When enabled for a study, the platform records a continuous stream of participant interactions throughout the session:

  • Keyboard events — Each key press is logged with a high-resolution timestamp (individual characters are anonymized to "char" to avoid capturing typed passwords or personal information).
  • Pointer events — Mouse clicks, taps, and cursor movements are recorded with viewport-relative coordinates (as percentages, not absolute pixels).
  • Scroll events — Scroll position changes.
  • Focus and visibility — When the participant switches away from the browser tab or returns to it. This is particularly useful for detecting participants who multitask during a session.

All telemetry events carry the same high-resolution timestamps as task data, so you can align interaction patterns with stimulus and response events in your analysis.

Media timeline

For sessions with camera or screen-share recording, the platform records start and end timestamps for each media stream. This lets you synchronize the video recording with behavioral markers, responses, and task transitions.

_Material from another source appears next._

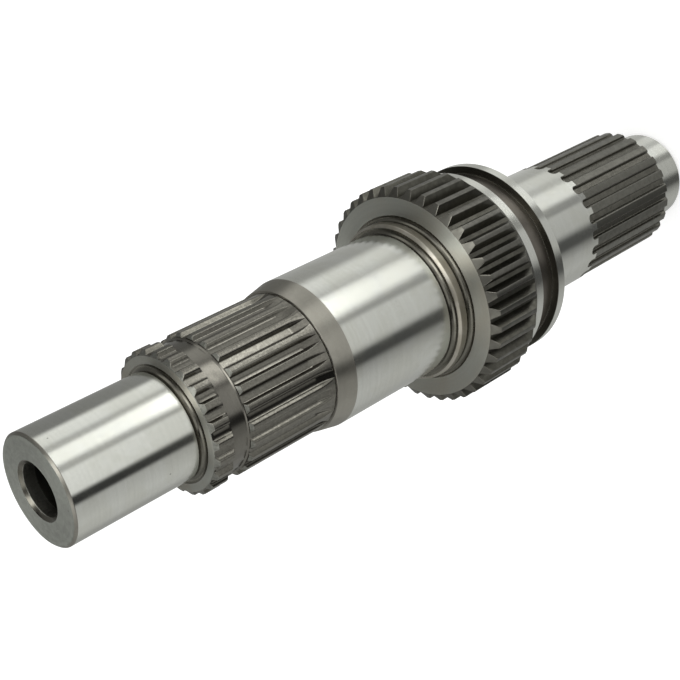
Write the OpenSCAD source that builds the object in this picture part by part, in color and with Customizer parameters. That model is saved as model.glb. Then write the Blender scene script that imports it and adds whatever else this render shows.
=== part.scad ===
// Transmission countershaft, one forged and machined steel piece.
// Millimetres. The shaft stands on its rear end, its axis is Z and the front end is up.
// The origin is the centre of the rear end face.
// The spline and gear teeth with their cutter run-outs, and the half-round relief grooves,
// are cut out of the turned blank below.

/* [Front journal and bore] */
// radius of the ground front journal
front_journal_r = 23.5; // [21:0.1:25]
// length of the front journal from the front face to the front of the short spline
front_journal_len = 59.2; // [30:0.1:90]
// edge chamfer of the front face
front_chamfer = 1; // [0.4:0.1:2]
// radius of the blind bore in the front face
bore_r = 11.2; // [5:0.1:14]
// depth of the full bore
bore_depth = 45; // [20:1:100]
// width of the countersink at the bore mouth
bore_countersink = 1.3; // [0.4:0.1:2]
// angle of the drilled bottom of the bore
drill_angle = 118; // [90:1:140]

/* [Front splines] */
// number of teeth on both front splines
front_spline_teeth = 24; // [24:1:30]
// tip radius of both front splines
front_spline_tip_r = 31.3; // [31:0.1:32]
// depth of the front spline teeth
front_spline_depth = 1.9; // [1.2:0.1:2.1]
// width of the flat top of a front spline tooth
front_spline_land = 2.35; // [1.5:0.05:2.6]
// width of the floor between two front spline teeth
front_spline_floor = 3; // [2.2:0.05:3.4]
// length of the short spline
short_spline_len = 9.8; // [6:0.1:14]
// radius where the lead-in of the short spline starts on its front face
short_spline_lead_r = 29; // [28:0.1:29.8]
// length of the lead-in at the tooth tips of the short spline
short_spline_lead = 1.4; // [0.8:0.1:2.4]
// chamfer at the rear of the short teeth and at the front of the long teeth
tooth_end_chamfer = 1.1; // [0.5:0.1:1.5]
// length of the turned neck between the splines
neck_len = 8; // [5:0.5:12]
// how far the neck lies below the floor of the teeth
neck_drop = 0.6; // [0.3:0.1:1]
// length of the long spline up to its end groove
long_spline_len = 44.8; // [30:0.1:60]
// radius of the disc cutter that leaves the run-outs
front_cutter_r = 24; // [18:1:32]

/* [Cone and middle journal] */
// width of the end groove of the long spline
end_groove_w = 0.5; // [0.4:0.1:1.2]
// depth of that groove below the tooth tips
end_groove_depth = 0.9; // [0.3:0.1:1.2]
// small radius of the cone
cone_r = 32.1; // [31.8:0.1:32.8]
// length of the cone
cone_len = 9.1; // [5:0.1:12]
// radius of the ground middle journal
middle_journal_r = 33.95; // [33:0.05:35]
// length of the middle journal up to the taper
middle_journal_len = 60.1; // [40:0.1:80]
// length of the taper between the middle journal and the collar
taper_len = 1.3; // [0.8:0.1:2]
// radius where the taper starts
taper_r = 35.4; // [35:0.1:36]
// radius of the ground collar before the gear
collar_r = 37.25; // [36.5:0.05:38]
// length of the collar from the taper to the gear face
collar_len = 6.1; // [5:0.1:9]

/* [Gear] */
// number of gear teeth
gear_teeth = 40; // [36:1:44]
// tip radius of the gear
gear_tip_r = 52; // [51:0.1:53]
// depth of the gear teeth
gear_depth = 3.9; // [3:0.1:4.2]
// width of the flat top of a gear tooth
gear_land = 2.1; // [1.6:0.05:2.4]
// width of the floor between two gear teeth
gear_floor = 2.1; // [1.4:0.05:2.6]
// length of the toothed rim from its front face to the shoulder ring
gear_w = 33.4; // [24:0.1:40]
// length of the chamfer at the front end of the gear teeth
gear_front_chamfer = 2.75; // [1.5:0.05:3.5]
// how far that chamfer ends below the floor of the teeth
gear_chamfer_drop = 0.2; // [0:0.1:1]
// length of the chamfer at the rear end of the gear teeth
gear_rear_chamfer = 6.2; // [2:0.1:7]
// turn of the gear teeth against the front spline in degrees
gear_turn = 1.9; // [0:0.1:8.9]

/* [Shoulder ring, groove and flange] */
// length of the smooth shoulder ring behind the gear
ring_w = 4.8; // [3:0.1:9]
// radius of the shoulder ring
ring_r = 47.2; // [46.5:0.1:47.6]
// width of the wide groove
groove_w = 11.2; // [8:0.1:15]
// radius of the floor of the wide groove
groove_r = 43.4; // [41:0.1:45]
// radius of the flange
flange_r = 47; // [46:0.1:48]
// width of the flange
flange_w = 5.2; // [4:0.1:8]
// chamfer of the rear edge of the flange
flange_chamfer = 0.6; // [0.3:0.1:1]

/* [Rear journal and rear spline] */
// radius of the ground rear journal
rear_journal_r = 30.8; // [30.2:0.1:31.4]
// length of the rear journal
rear_journal_len = 47.9; // [35:0.1:60]
// number of teeth on the rear spline
rear_spline_teeth = 24; // [20:1:26]
// how far the rear spline tips lie below the rear journal
rear_spline_drop = 0.4; // [0.1:0.05:0.6]
// depth of the rear spline teeth
rear_spline_depth = 1.7; // [1.2:0.1:2.2]
// width of the flat top of a rear spline tooth
rear_spline_land = 3.85; // [3.2:0.05:4.2]
// width of the floor between two rear spline teeth
rear_spline_floor = 3.2; // [2.6:0.05:3.5]
// length of the rear spline
rear_spline_len = 61.2; // [40:0.1:80]
// how far the round ends of the rear tooth spaces reach into the rear journal
rear_runout_len = 4.2; // [3:0.1:6]
// chamfer at the rear end of the rear spline
rear_spline_chamfer = 0.8; // [0.4:0.1:1.4]
// turn of the rear spline against the front spline in degrees
rear_spline_turn = -3.9; // [-15:0.1:0]

/* [Rear pilot] */
// radius of the rear pilot
pilot_r = 22.75; // [20:0.05:26]
// length of the rear pilot
pilot_len = 23.2; // [14:0.1:32]
// chamfer at the rear end of the pilot
pilot_chamfer = 1; // [0.5:0.1:3]
// radius of the centre hole in the rear face at its mouth
centre_mouth_r = 5.3; // [4:0.1:7]
// radius of the drilled part of the centre hole
centre_drill_r = 2.5; // [1.5:0.1:3.5]
// depth of the centre hole
centre_depth = 10; // [8:0.5:14]

/* [Relief grooves] */
// radius of the half-round relief grooves
relief_r = 1.75; // [1.2:0.05:1.9]
// how deep the relief grooves lie below their journals
relief_depth = 0.65; // [0.4:0.05:0.8]
// distance from a shoulder face to the centre of its relief groove
relief_back = 1.35; // [1:0.05:1.5]

/* [Hidden] */
$fn = 96;
over = 1;
centre_angle = 60;
// how far the run-outs reach past the end of the long teeth, over the end groove
runout_past = 0.15;
// how much further the disc cutter turns than it needs to leave the tooth, in degrees
runout_clearance = 0.3;

// heights of the shoulders, from the rear end face upwards
z_rear_spline = pilot_len;
z_rear_journal = z_rear_spline + rear_spline_len;
z_flange = z_rear_journal + rear_journal_len;
z_groove = z_flange + flange_w;
z_ring = z_groove + groove_w;
z_gear = z_ring + ring_w;
z_collar = z_gear + gear_w;
z_taper = z_collar + collar_len;
z_middle = z_taper + taper_len;
z_cone = z_middle + middle_journal_len;
z_end_groove = z_cone + cone_len;
z_long = z_end_groove + end_groove_w;
z_neck = z_long + long_spline_len;
z_short = z_neck + neck_len;
z_front_journal = z_short + short_spline_len;
z_front = z_front_journal + front_journal_len;

front_root_r = front_spline_tip_r - front_spline_depth;
neck_r = front_root_r - neck_drop;
rear_tip_r = rear_journal_r - rear_spline_drop;
rear_root_r = rear_tip_r - rear_spline_depth;
gear_root_r = gear_tip_r - gear_depth;
chamfer_foot_r = gear_root_r - gear_chamfer_drop;
end_groove_r = front_spline_tip_r - end_groove_depth;
rear_chamfer_r = rear_tip_r - rear_spline_chamfer;
front_face_r = front_journal_r - front_chamfer;
pilot_face_r = pilot_r - pilot_chamfer;
relief_offset = relief_r - relief_depth;

// width of a tooth space at the tip circle
front_space = 2 * PI * front_spline_tip_r / front_spline_teeth - front_spline_land;
gear_space = 2 * PI * gear_tip_r / gear_teeth - gear_land;
rear_space = 2 * PI * rear_tip_r / rear_spline_teeth - rear_spline_land;

// half of the turned blank, radius to the right and height upwards
module blank_outline() {
  polygon([
    [0, 0],
    [pilot_face_r, 0],
    [pilot_r, pilot_chamfer],
    [pilot_r, z_rear_spline],
    [rear_chamfer_r, z_rear_spline],
    [rear_tip_r, z_rear_spline + rear_spline_chamfer],
    [rear_tip_r, z_rear_journal],
    [rear_journal_r, z_rear_journal],
    [rear_journal_r, z_flange],
    [flange_r - flange_chamfer, z_flange],
    [flange_r, z_flange + flange_chamfer],
    [flange_r, z_groove],
    [groove_r, z_groove],
    [groove_r, z_ring],
    [ring_r, z_ring],
    [ring_r, z_gear],
    [gear_tip_r, z_gear + gear_rear_chamfer],
    [gear_tip_r, z_collar - gear_front_chamfer],
    [chamfer_foot_r, z_collar],
    [collar_r, z_collar],
    [collar_r, z_taper],
    [taper_r, z_middle],
    [middle_journal_r, z_middle],
    [middle_journal_r, z_cone],
    [cone_r, z_end_groove],
    [end_groove_r, z_end_groove],
    [end_groove_r, z_long],
    [front_spline_tip_r, z_long],
    [front_spline_tip_r, z_neck - tooth_end_chamfer],
    [front_root_r + neck_drop, z_neck],
    [front_root_r, z_neck],
    [neck_r, z_neck + neck_drop],
    [neck_r, z_short],
    [front_root_r, z_short],
    [front_spline_tip_r, z_short + tooth_end_chamfer],
    [front_spline_tip_r, z_front_journal - short_spline_lead],
    [short_spline_lead_r, z_front_journal],
    [front_journal_r, z_front_journal],
    [front_journal_r, z_front - front_chamfer],
    [front_face_r, z_front],
    [0, z_front],
  ]);
}

// half-round relief between a journal of radius r and the shoulder at height z,
// side is 1 where the journal lies above the shoulder and -1 where it lies below
module relief(r, z, side) {
  translate([r + relief_offset, z + side * relief_back])
    circle(r = relief_r);
}

module turned_blank() {
  rotate_extrude()
    difference() {
      blank_outline();
      relief(front_journal_r, z_front_journal, 1);
      relief(middle_journal_r, z_middle, 1);
      relief(collar_r, z_collar, 1);
      relief(rear_journal_r, z_flange, -1);
    }
}

// blind bore with a countersunk mouth and a drilled bottom
module front_bore() {
  drill_len = bore_r / tan(drill_angle / 2);
  sink_r = bore_r + bore_countersink + over;
  rotate_extrude()
    polygon([
      [0, z_front - bore_depth - drill_len],
      [bore_r, z_front - bore_depth],
      [bore_r, z_front - bore_countersink],
      [sink_r, z_front + over],
      [0, z_front + over],
    ]);
}

// centre hole that the shaft is ground on, in the rear face
module rear_centre() {
  cone_depth = (centre_mouth_r - centre_drill_r) / tan(centre_angle / 2);
  point = centre_drill_r / tan(drill_angle / 2);
  rotate_extrude()
    polygon([
      [0, -over],
      [centre_mouth_r + over * tan(centre_angle / 2), -over],
      [centre_drill_r, cone_depth],
      [centre_drill_r, centre_depth - point],
      [0, centre_depth],
    ]);
}

// section of one tooth space, floor_w wide at root_r, space_w wide at tip_r and running on to out_r
module space_section(root_r, tip_r, floor_w, space_w, out_r) {
  slope = (space_w - floor_w) / (tip_r - root_r) / 2;
  out_w = floor_w + 2 * slope * (out_r - root_r);
  polygon([
    [root_r, -floor_w / 2],
    [out_r, -out_w / 2],
    [out_r, out_w / 2],
    [root_r, floor_w / 2],
  ]);
}

module front_space_section() {
  out_r = front_spline_tip_r + over;
  space_section(front_root_r, front_spline_tip_r, front_spline_floor, front_space, out_r);
}

// one space of the front splines, cut straight from the front and left on the arc of the cutter
module front_space_cut() {
  section_r = front_root_r + front_cutter_r;
  runout = sqrt(2 * front_cutter_r * front_spline_depth - pow(front_spline_depth, 2));
  z_full = z_long - runout_past + runout;
  sweep = acos((front_cutter_r - front_spline_depth) / front_cutter_r) + runout_clearance;
  translate([0, 0, z_full])
    linear_extrude(height = z_front_journal - z_full + over)
      front_space_section();
  translate([section_r, 0, z_full])
    rotate([90, 0, 0])
      rotate([0, 0, 180])
        rotate_extrude(angle = sweep)
          translate([section_r, 0])
            mirror([1, 0])
              front_space_section();
}

module front_spline_cuts() {
  step = 360 / front_spline_teeth;
  for (i = [0:front_spline_teeth - 1])
    rotate([0, 0, step * (i + 0.5)])
      front_space_cut();
}

module gear_cuts() {
  step = 360 / gear_teeth;
  for (i = [0:gear_teeth - 1])
    rotate([0, 0, step * (i + 0.5) + gear_turn])
      translate([0, 0, z_gear - over])
        linear_extrude(height = gear_w + 2 * over)
          space_section(gear_root_r, gear_tip_r, gear_floor, gear_space, gear_tip_r + over);
}

// one space of the rear spline, its upper end round like the tool that made it
module rear_space_cut() {
  out_r = rear_journal_r + over;
  z_end = z_rear_journal + rear_runout_len - rear_space / 2;
  translate([0, 0, z_rear_spline - over])
    linear_extrude(height = z_end - z_rear_spline + over)
      space_section(rear_root_r, rear_tip_r, rear_spline_floor, rear_space, out_r);
  translate([0, 0, z_end])
    rotate([0, 90, 0])
      rotate([0, 0, 90])
        rotate_extrude(angle = 180)
          intersection() {
            rotate([0, 0, 90])
              space_section(rear_root_r, rear_tip_r, rear_spline_floor, rear_space, out_r);
            square([out_r, out_r]);
          }
}

module rear_spline_cuts() {
  step = 360 / rear_spline_teeth;
  for (i = [0:rear_spline_teeth - 1])
    rotate([0, 0, step * (i + 0.5) + rear_spline_turn])
      rear_space_cut();
}

module countershaft() {
  color([0.62, 0.62, 0.6])
    difference() {
      turned_blank();
      front_bore();
      rear_centre();
      front_spline_cuts();
      gear_cuts();
      rear_spline_cuts();
    }
}

countershaft();
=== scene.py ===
import math

import bmesh
import bpy
import numpy as np
from mathutils import Matrix, Vector


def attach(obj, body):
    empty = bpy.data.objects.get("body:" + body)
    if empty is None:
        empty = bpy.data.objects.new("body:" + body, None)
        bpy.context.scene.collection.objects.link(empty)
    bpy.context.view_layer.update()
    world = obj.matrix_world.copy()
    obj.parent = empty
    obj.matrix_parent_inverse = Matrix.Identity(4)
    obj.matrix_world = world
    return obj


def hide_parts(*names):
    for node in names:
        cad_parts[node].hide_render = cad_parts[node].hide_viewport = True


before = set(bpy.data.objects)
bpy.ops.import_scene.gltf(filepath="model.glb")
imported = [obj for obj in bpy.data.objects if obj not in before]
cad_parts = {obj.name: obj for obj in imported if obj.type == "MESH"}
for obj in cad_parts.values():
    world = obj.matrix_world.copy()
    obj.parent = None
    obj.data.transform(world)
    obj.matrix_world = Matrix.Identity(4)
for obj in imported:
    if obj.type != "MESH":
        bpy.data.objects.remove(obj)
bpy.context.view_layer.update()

mm = 0.001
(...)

Quality summary in exported data

When you export a participation, the quality summary includes:

  • Device gating results: What the participant's device supported and whether they passed the required checks.
  • Screen metrics: The initial snapshot and any changes during the session.
  • Interaction telemetry: The full event stream with timestamps relative to the session reference point.

Best practices

  • Enable interaction telemetry for exploratory studies where you want to understand participant behavior beyond task responses (e.g., hesitation patterns, tab-switching frequency).
  • Report timing methodology in your manuscript. State that reaction times were measured using the browser's high-resolution performance clock. Note that all participants met the platform's device requirements (camera, microphone, minimum 768px viewport width). If you applied additional exclusion criteria during analysis, describe them clearly.